Cruz’s statement that a right to bear arms is a “fundamental check on government” echoes views offered by some especially radical elements of the gun rights movement. At a speech to the National Rifle Association’s Leadership Forum in 2014, for example, Milwaukee County Sheriff David Clarke told the audience that “you have to be willing to resist any attempt by government to disarm law-abiding people by fighting with the ferociousness of a junkyard dog. For it says in the Declaration of Independence that it is our right, it is our duty, to throw off such government and to provide new guards for our future security.”

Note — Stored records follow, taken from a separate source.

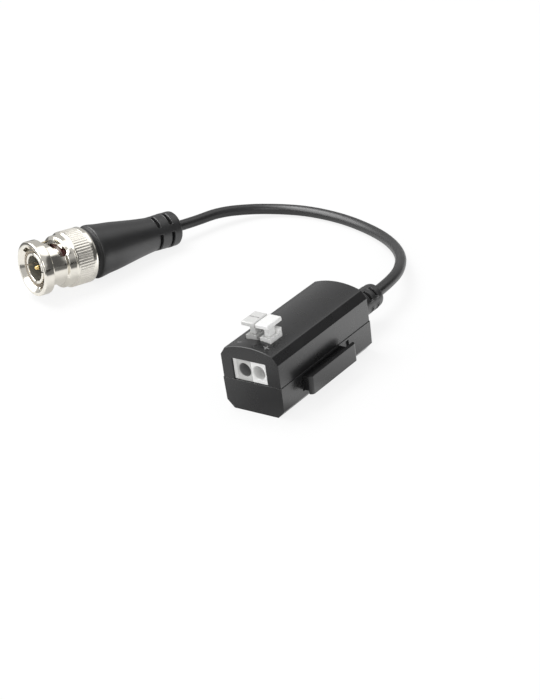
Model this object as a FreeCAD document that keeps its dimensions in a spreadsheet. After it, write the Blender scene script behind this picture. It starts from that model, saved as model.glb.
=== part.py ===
"""Passive video balun: a clip-together case with a push terminal, and a coax pigtail to a bayonet plug.

Millimetres, +Z up. The origin is the middle of the case's flat underside. +Y runs along the case from the
terminal end to the cable end, and +X is the side that carries the rail plate.
"""
import FreeCAD, Part
import math
import os
from types import SimpleNamespace

import Sketcher
from FreeCAD import Placement, Rotation, Vector

SIZES = {
    # case
    "case_width": 15.4,
    "case_length": 34.8,
    "case_wall": 1.3,
    "crown_height": 16.0,
    "arch_edge_height": 14.9,
    "arch_half_width": 6.35,
    "shoulder_height": 13.05,
    "seam_height": 7.45,
    "seam_step": 0.15,
    "base_chamfer_height": 1.8,
    "base_half_width": 5.95,
    "floor_thickness": 1.3,
    "tongue_thickness": 0.6,
    "tongue_height": 1.0,
    "tongue_root": 1.2,
    "tongue_start": 13.6,
    "fit_gap": 0.1,
    # terminal window in the front wall, and the opening in the roof
    "window_left": 4.75,
    "window_right": 4.3,
    "window_top": 12.7,
    "terminal_setback": 0.3,
    # interlocking plate and bracket on the sides
    "rail_start": 7.0,
    "rail_length": 17.7,
    "rail_gap": 2.05,
    "rail_thickness": 1.0,
    "rail_bottom": 3.1,
    "rail_top": 7.35,
    "rail_corner": 0.9,
    "web_inset": 1.2,
    "web_drop": 0.9,
    "recess_depth": 0.3,
    "recess_lead": 0.5,
    "recess_tail": 1.2,
    "recess_drop": 0.4,
    "bracket_reach": 4.2,
    "bracket_wall": 1.2,
    "bracket_shelf": 1.3,
    "bracket_drop": 4.0,
    "bracket_corner": 2.5,
    "bracket_hook": 3.6,
    # circuit board and its parts
    "board_thickness": 1.6,
    "board_underside": 4.0,
    "board_half_width": 6.1,
    "board_front": 1.6,
    "board_rear_gap": 4.6,
    "post_radius": 1.0,
    "post_offset": 4.4,
    "post_inset": 2.0,
    "core_outer_radius": 4.5,
    "core_inner_radius": 2.4,
    "core_thickness": 3.6,
    "core_place": 16.6,
    "magnet_wire": 0.4,
    "winding_turns": 7,
    "suppressor_length": 4.4,
    "suppressor_width": 2.7,
    "suppressor_height": 2.2,
    "suppressor_side": 5.2,
    "suppressor_gap": 1.2,
    "chip_length": 2.0,
    "chip_width": 1.25,
    "chip_height": 0.8,
    "chip_end": 0.4,
    "capacitor_side": 3.4,
    "resistor_side": -2.2,
    "chip_row_start": 22.6,
    "chip_row_step": 2.3,
    # push terminal
    "pole_pitch": 3.81,
    "pole_width": 3.76,
    "pair_centre": 0.1,
    "pole_body_top": 14.0,
    "pole_body_end": 10.5,
    "end_plate_top": 13.4,
    "pole_neck_width": 2.85,
    "pole_neck_start": 4.1,
    "pole_neck_end": 8.4,
    "pole_foot_top": 16.7,
    "pole_block_top": 17.7,
    "pole_block_start": 7.2,
    "wire_bore_radius": 1.5,
    "wire_bore_height": 10.05,
    "funnel_depth": 0.5,
    "funnel_spread": 0.25,
    "cavity_width": 2.6,
    "cavity_start": 4.9,
    "cavity_end": 9.9,
    "cavity_bottom": 6.7,
    "cavity_top": 13.6,
    "current_bar_thickness": 0.5,
    "bar_front_gap": 0.6,
    "clamp_thickness": 0.3,
    "clamp_width": 2.2,
    "clamp_lid_gap": 0.7,
    "leaf_front_gap": 0.35,
    "leaf_offset": 1.35,
    "leaf_lift": 0.2,
    "pin_width": 0.8,
    "pin_below_board": 1.3,
    # levers
    "lever_top": 20.0,
    "lever_plate_thickness": 0.95,
    "lever_plate_width": 3.5,
    "lever_plate_shift": 0.35,
    "lever_plate_start": 3.75,
    "lever_plate_end": 9.1,
    "lever_plate_round": 0.35,
    "lever_stem_width": 1.4,
    "lever_stem_start": 5.0,
    "lever_stem_end": 7.0,
    "lever_heel_width": 2.4,
    "lever_heel_height": 0.6,
    "lever_groove_width": 0.35,
    "lever_groove_depth": 0.3,
    "lever_groove_place": 6.4,
    "lever_groove_inset": 0.45,
    # coax cable and the moulded relief at the case
    "cable_diameter": 2.8,
    "cable_height": 6.5,
    "relief_neck_radius": 2.6,
    "relief_flange_radius": 3.9,
    "relief_flange_thickness": 1.2,
    "relief_base_radius": 3.05,
    "relief_tip_radius": 2.95,
    "relief_length": 13.6,
    "relief_slot_width": 0.65,
    "relief_slot_pitch": 2.3,
    "relief_slot_core": 1.95,
    "relief_slot_span": 2.5,
    "relief_slot_turn": 40.0,
    "relief_slot_end_gap": 3.0,
    "relief_base_length": 1.2,
    "relief_tip_round": 0.8,
    "tail_bond": 1.5,
    "coax_strip": 2.4,
    "dielectric_radius": 0.75,
    "inner_wire_diameter": 0.5,
    "braid_tail_diameter": 0.8,
    # bayonet plug, measured back from the front face of its coupling nut
    "plug_x": -87.65,
    "plug_y": 8.0,
    "plug_heading": 17.28,
    "edge_break": 0.3,
    "nut_mouth_radius": 6.15,
    "nut_mouth_depth": 0.95,
    "nut_flange_radius": 7.05,
    "nut_flange_length": 2.7,
    "nut_neck_radius": 5.9,
    "nut_neck_blend": 0.4,
    "nut_shoulder_radius": 6.75,
    "nut_shoulder_start": 7.0,
    "nut_knurl_radius": 7.25,
    "nut_knurl_start": 9.4,
    "nut_length": 15.2,
    "nut_bore_radius": 4.95,
    "nut_chamber_radius": 6.15,
    "nut_chamber_start": 7.6,
    "nut_lip_start": 12.95,
    "nut_lip_end": 14.35,
    "nut_rear_radius": 5.7,
    "knurl_depth": 0.22,
    "knurl_band_start": 9.9,
    "knurl_band_end": 14.15,
    "knurl_count": 60,
    "entry_width": 2.3,
    "entry_radius": 5.6,
    "ramp_start": 2.8,
    "ramp_rise": 2.8,
    "ramp_turn": -36.0,
    "ramp_sweep": 84.0,
    "contact_front": 0.9,
    "contact_radius": 4.08,
    "contact_bore_radius": 3.3,
    "contact_slot_width": 0.35,
    "contact_slot_length": 4.8,
    "shell_flange_radius": 5.8,
    "shell_flange_start": 8.5,
    "shell_flange_length": 2.25,
    "barrel_radius": 4.4,
    "barrel_end": 16.35,
    "running_gap": 0.05,
    "insulator_front": 5.2,
    "insulator_radius": 2.4,
    "insulator_end": 15.05,
    "pin_radius": 0.675,
    "pin_tip": 1.1,
    "pin_collar_radius": 1.0,
    "pin_collar_start": 11.8,
    "crimp_neck_radius": 2.0,
    "crimp_neck_end": 22.0,
    "crimp_bore_radius": 0.95,
    "ferrule_thickness": 0.45,
    "ferrule_end": 25.5,
    "gasket_length": 1.2,
    "gasket_inner_radius": 4.1,
    "gasket_outer_radius": 4.75,
    "washer_thickness": 0.4,
    "washer_side_gap": 0.3,
    "wave_thickness": 0.3,
    "ring_thickness": 0.5,
    "ring_outer_radius": 5.3,
    "ring_groove_depth": 0.4,
    "ring_split": 1.2,
    # moulded boot on the plug
    "boot_front": 15.5,
    "boot_collar_radius": 6.35,
    "boot_collar_length": 1.1,
    "boot_radius": 7.0,
    "boot_straight_end": 17.6,
    "boot_knee_place": 24.0,
    "boot_knee_radius": 6.2,
    "boot_hip_place": 31.0,
    "boot_hip_radius": 5.1,
    "boot_waist_radius": 4.5,
    "boot_waist_place": 36.0,
    "boot_tail_radius": 4.62,
    "boot_tail_place": 38.0,
    "boot_contact_place": 42.3,
    "boot_length": 43.2,
    "boot_tail_round": 0.9,
    "boot_slot_width": 0.9,
    "boot_slot_pitch": 3.6,
    "boot_slot_core": 3.1,
    "boot_slot_span": 3.9,
    "boot_slot_turn": 28.0,
    "boot_slot_end_gap": 3.65,
}

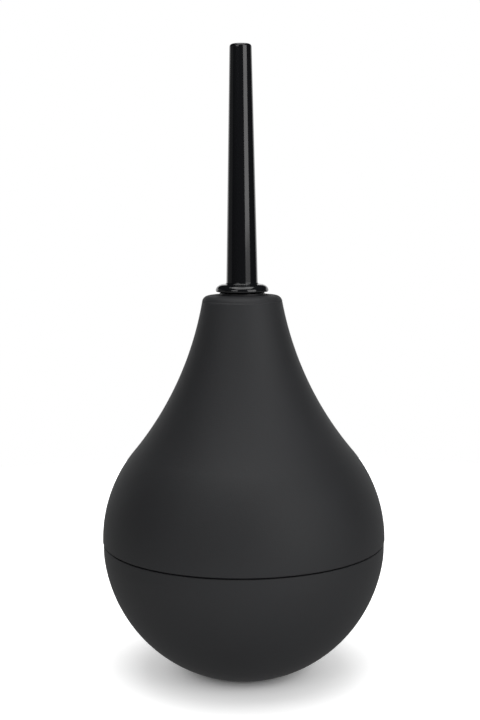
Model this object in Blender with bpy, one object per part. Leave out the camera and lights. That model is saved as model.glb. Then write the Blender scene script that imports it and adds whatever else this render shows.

This rhetoric, however, typically does not penetrate into high-ranking federal officials. In District of Columbia v. Heller, for example, all five conservative Supreme Court justices joined an opinion recognizing that many “weapons that are most useful in military service” may be banned in the United States. Yet it is difficult to see how the Second Amendment could serve as an effective “check” on a government that arms its military with tanks, fighter jets and nuclear missiles if the people who are supposed to do the checking could only fight back with semi-automatic firearms.

The Washington Post’s juxtaposition of Cruz’s take on the Second Amendment with his views on “the evil of radical Islamic terrorism,” however, highlights an incoherence in his views. Though investigators are still uncovering what motivated Syed Rizwan Farook, an American citizen, to massacre innocents in San Bernardino, California, evidence is mounting that he and his wife were radicalized and potentially drew inspiration from foreign terrorist groups such as the Islamic State.

If the Second Amendment is a check on government, however, that necessarily places the power to decide when government has crossed the line that justifies the use of “Second Amendment remedies” in the hands of gun owners. Someone like Mr. Farook is likely to have a very different idea of where that line should be drawn than Senator Cruz, but it is very difficult as a constitutional matter to restrict gun rights (or any other rights) solely on the basis of a person’s viewpoint or religion.

An American citizen who rises up against their own nation’s government in solidarity with ISIS, in other words, will benefit from Cruz’s insurrectionist conception of the Second Amendment just as much as whoever Cruz hopes to benefit with it.